In Independence, the railroad maintained a locomotive shop to repair its fleet of locomotives as well as for other railroads.

In approximately 1988, the company took on a new name—Rail-West—and began to operate the Port of Tillamook Bay Railroad, a 90-mile line between Banks and Tillamook. This line was purchased from Southern Pacific by the Port of Tillamook Bay, and Rail-West became a contract operator on behalf of the port. This arrangement lasted until the early 1990s when the Port of Tillamook Bay began operating the railroad itself.

In 1992, Southern Pacific announced that it would begin the process of leasing its branchlines throughout western Oregon to shortline operators. While it was often rumored that the Willamette Valley/Willamina & Grande Ronde Railroads would take over the entire Willamina Branch, the combined company instead became the operator of the West Stayton, Geer and Mill City Branches. The Willamette & Pacific Railroad began operating the Westside and Willamina Branches which connected the two rail lines owned by Willamette Valley Railroad.

The newly expanded railroad acquired two EMD SD9s and one GP9 locomotive from the Southern Pacific to help operate the new lines.

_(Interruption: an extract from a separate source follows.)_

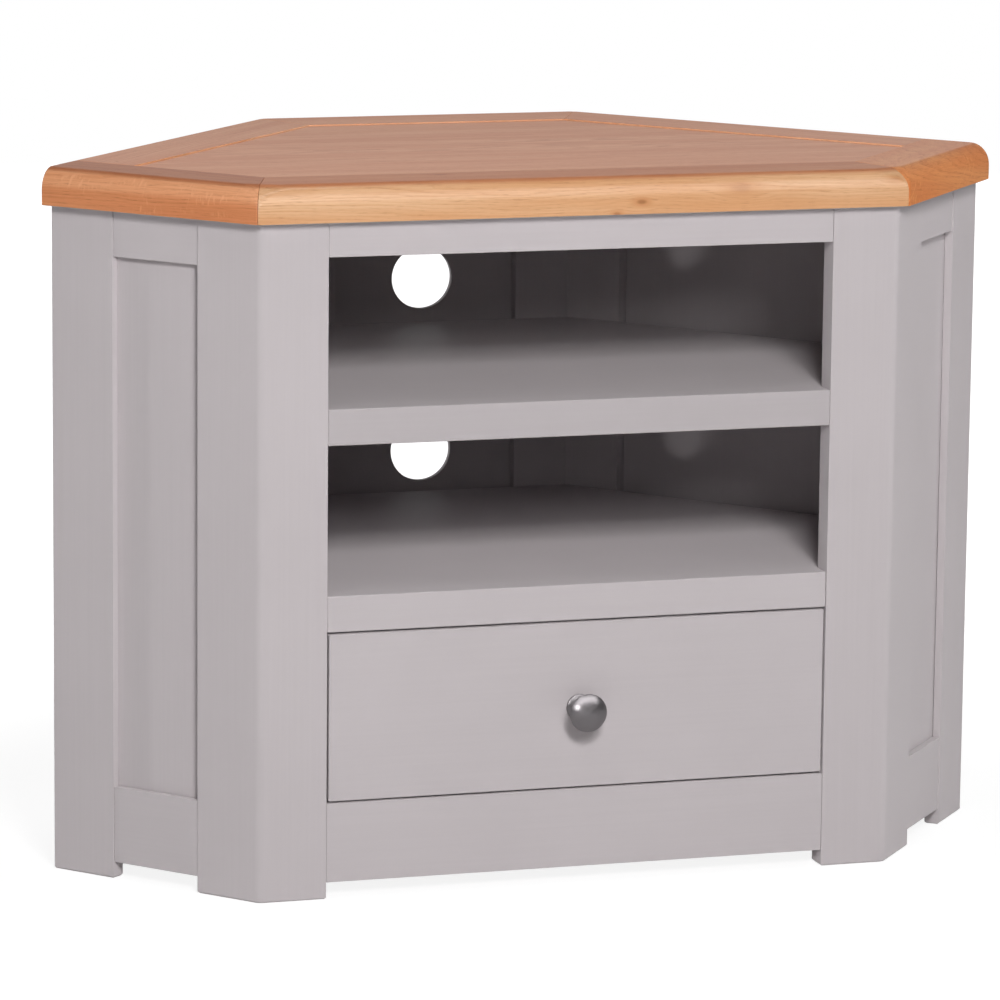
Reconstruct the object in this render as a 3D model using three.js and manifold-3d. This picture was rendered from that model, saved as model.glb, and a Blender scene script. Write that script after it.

Within a few years, the railroad acquired three EMD GP35 locomotives also from Southern Pacific.

The Geer Branch, which was often seen as a "short-cut" from Salem, was redundant and was abandoned in 1995. The eastern portion of the branch exists to this day and is used for car storage, however much of the western portion of the branch has been removed and in some cases the original grade built over with new development (especially at the very western end, near Salem's Amtrak station. The softball field for Willamette University is located where the original junction once existed.)

In 1996, the Willamette Valley Railway converted its lease into a purchase, and now fully owned the former Southern Pacific branches it had leased only three years previously.

In 1998, the Albany and Eastern Railroad leased the Sweet Home Branch from the Burlington Northern and Santa Fe Railway (BNSF). This line connected with the existing Albany-Lebanon-Mill City line at Lebanon and continued southeasterly to Sweet Home. Since the 1930s, BNSF and its predecessors used trackage rights between Lebanon and Albany, and was a steam powered branch off of the otherwise electrified Oregon Electric Railway. At the same time, BNSF leased its "Oregon Electric" line from Salem to Eugene to the Portland and Western Railroad.

Shortly after taking over the Sweet Home Branch, Mike and David Root had split their railroad into two properties—the Willamette Valley Railway which consisted of the former West Stayton Branch, and the Albany and Eastern Railroad consisting of the former Mill City and Sweet Home Branches.

Also around this time, the two Root brothers bought out their other partner, George Lavacot. George retained ownership of the two SD9 locomotives as well as the remaining trackage in Independence, now scaled back to one-half mile connecting the railroad shop with the interchange yard with the Portland and Western Railroad. The track south of the shop was abandoned and today there are no shippers or industries on this line. George uses the shop to maintain his two SD9 locomotives as well as house a steam locomotive with the hopes of restoring it. In August 2008, Mr. Lavacot sold one of the SD9 locomotives, numbered 4433, to the Portland & Western Railroad; while retaining locomotive 5399 painted in a Southern Pacific "Black Widow" heritage paint scheme.

== Locomotive roster ==
- 2502 - EMD GP35, built in 1965 as Southern Pacific 7776, later 6673, later 6360
- 2503 - EMD GP35, built in 1964 as Southern Pacific 7430, later 6542, later 6361

== Former locomotives ==
- 110 - Alco S-1, built for International Paper. This locomotive is now owned by a preservation group in Yacolt, Washington.
- 201 - EMD SW-1200, built for Southern Pacific. This locomotive is now owned by the Port of Catoosa, Oklahoma.
- 2273 - EMD SW-1200, built for Southern Pacific. This locomotive is now owned by the Port of Catoosa, Oklahoma.
- 2501 - EMD GP35, built in 1963 as Southern Pacific 7412, later 6524, later 6303. This locomotive was transferred to the Albany and Eastern Railroad after the split of the company.
- 2890 - EMD GP9, built for Southern Pacific. This locomotive was scrapped, and its frame used for the prototype RailPower Green Goat locomotive.
- 3859 - EMD GP9, built in 1959 for Southern Pacific. This locomotive was transferred to the Albany and Eastern Railroad after the split of the company it was renumbered 1750
- 4364 - EMD SD9E, built in 1955 as Southern Pacific 5399, later 3877, later 4364. This locomotive is now owned by George Lavacot as SP 5399.
- 4413 - EMD SD9E, built in 1955 as Southern Pacific 5400, later 3878, later 4413. The disposition of this locomotive is unknown.
- 4433 - EMD SD9E, built in 1955 as Southern Pacific 5426, later 3904, later 4433. This locomotive is owned by Portland and Western as their 1854, now donated to the ORHF.